Nothing encapsulates the taste of pre-industrial cooking-handmade, small-scale, local-more than an old-fashioned, churned ice cream with an egg custard base. Especially if it's salted caramel made with cream-top milk. But eat it while it lasts.
(Quick non sequitur: "When Frosty Boy goes down, it's a crisis for the community." -A young cook in Werner Herzog's Encounters at the End of the World, describing an ice cream machine in an Antarctic research station (via SEED).)
Chances are, a few summers from now, it will be the only old-fashioned ice cream you can get. Currently, ice cream comes out of an electricity-sucking appliance in the kitchen. And before the freezer, ice cream has to be stored and travel frozen, at huge environmental cost. On top of that, dairy is a close second to meat when it comes to agricultural inputs, making for a giant scoop of bad eco-credibility.
But what if the corner store sold ice cream that didn't melt, thereby reducing its threat to global meltdown? It sounds like science fiction, but it might not be that far off.
Last month, The Times of London reported that Unilever, the world's largest producer of ice cream (of which Ben & Jerry's is a division), wants to develop an ice cream that can be shipped and stored at room temperature, in an effort to curb transportation and refrigeration costs. The climate change-friendly ice cream would reduce the company's overall carbon footprint.
They're not alone. In June, Cold Stone Creamery released two flavors of dripless ice cream. The melt-free ice cream was discovered when an experimenter left a Jell-O flavored mix out overnight and found that, rather than melting, the ice cream held its form and developed a mousse-like texture.

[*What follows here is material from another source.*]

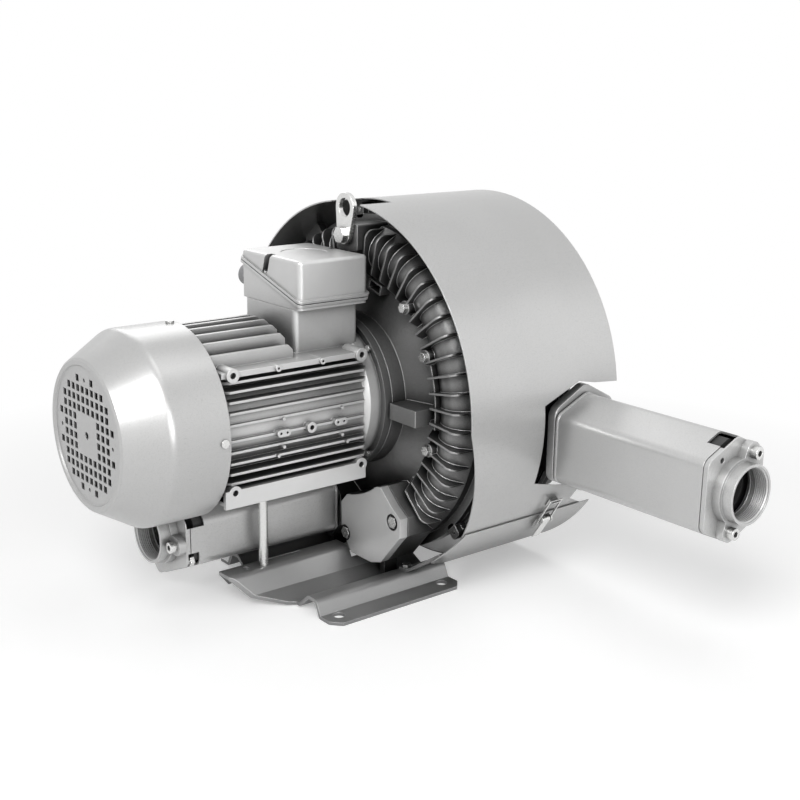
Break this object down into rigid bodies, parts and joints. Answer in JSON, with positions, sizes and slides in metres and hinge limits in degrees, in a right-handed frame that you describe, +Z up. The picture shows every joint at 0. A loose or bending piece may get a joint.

Here's where the potential problems come in with ambient ice cream. Unlike ice cream made the traditional way or even the stuff made with liquid nitrogen (which comes out creamy), Unilever said it was working on "the right microstructure to produce a fantastic consumer experience." So, in other words, picking up lukewarm Hubby Hubby might be right around the corner, but unless Unilever gets that microstructure exactly right-as anyone who has ever tried to refreeze the ice cream they left out on the counter overnight knows-the ice cream might develop freezer burn right away.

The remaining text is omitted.